Alguno parece haber corregido esas expresiones candentes por: «¡Vamos a arreglárnoslas entre nosotros, los ricos!… Ahora han caído los muros, podemos encontrar un terreno común de entendimiento, ventajoso para las dos partes… Reconozcamos que ya no es el caso de demonizar el dinero. Vosotros continuad con vuestros negocios, como es justo, y salváis el alma, y nosotros sacamos algún beneficio para nuestras iniciativas benéficas…».

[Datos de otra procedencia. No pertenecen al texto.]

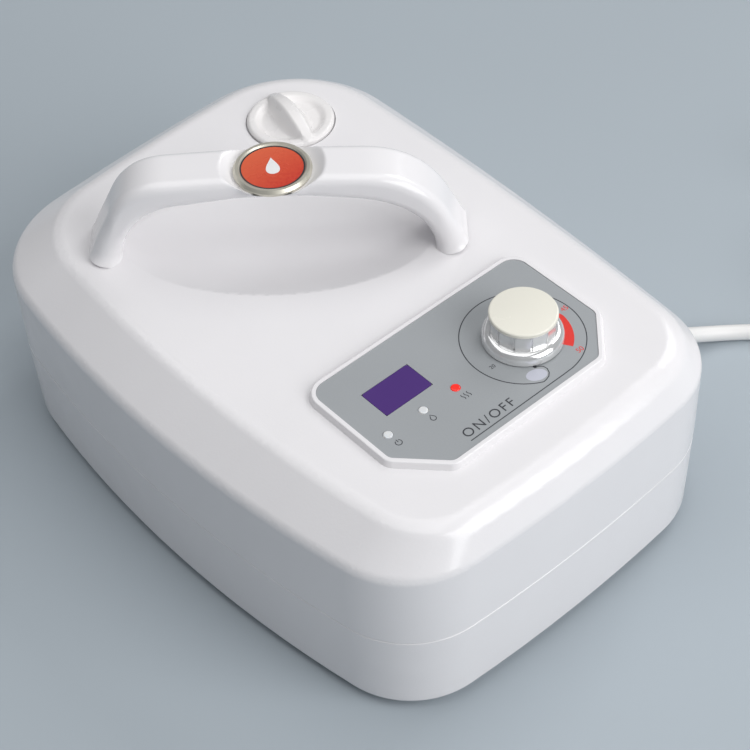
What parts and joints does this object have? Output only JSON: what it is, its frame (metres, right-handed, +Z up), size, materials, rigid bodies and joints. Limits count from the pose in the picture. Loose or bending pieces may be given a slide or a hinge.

También respecto al candente tema de la injusticia, no faltan palabras tranquilizadoras: «Los obreros ya están hasta demasiado tutelados por las organizaciones sindicales, no es el caso de que la Iglesia quite a otros el puesto e intervenga en campos que no le competen… Si luego hay algunas cabezas calientes que insisten en tronar contra supuestas injusticias, torturas, violencias, prevaricaciones del poder, nosotros nos preocupamos de aislarlas, siempre que no vayan a buscarse una bala que les acalle para siempre… A cambio de nuestros silencios cómplices y de nuestras bendiciones, basta que el poderoso o el prepotente nos asegure alguna ventaja para la religión, por la que él además tiene tanto interés». Y hay que preguntarse: ¿qué religión?
4. También tendría algo que decir a propósito de los escándalos que provienen de hombres de Iglesia. No me refiero a esos de los que siempre se habla o se murmura, y que circulan alrededor del mundo femenino y sus aledaños. Son otros los escándalos que me hieren y me indignan. Se refieren a las fornicaciones con el dinero y con el poder. Estas son las «porquerías» que me escandalizan.
Afectan también a ciertas promociones y ciertas carreras que me dejan aterrado. Dan ganas de preguntarse: ¿quién, cómo, y gracias a quién?
¿Qué disimulan los responsables de semejantes escándalos que, por lo que parece, en la Iglesia casi no impresionan a nadie?
Estoy cierto de que, si plantease a nuestro párroco estas cuestiones, no digo que me aprobara, pero seguramente no me consideraría un invasor a quien exorcizar. A lo más me diría: «¡Sé bueno!…». Que siempre es una recomendación oportuna, con tal de que no quiera decir con eso: «¡Cierra el pico!».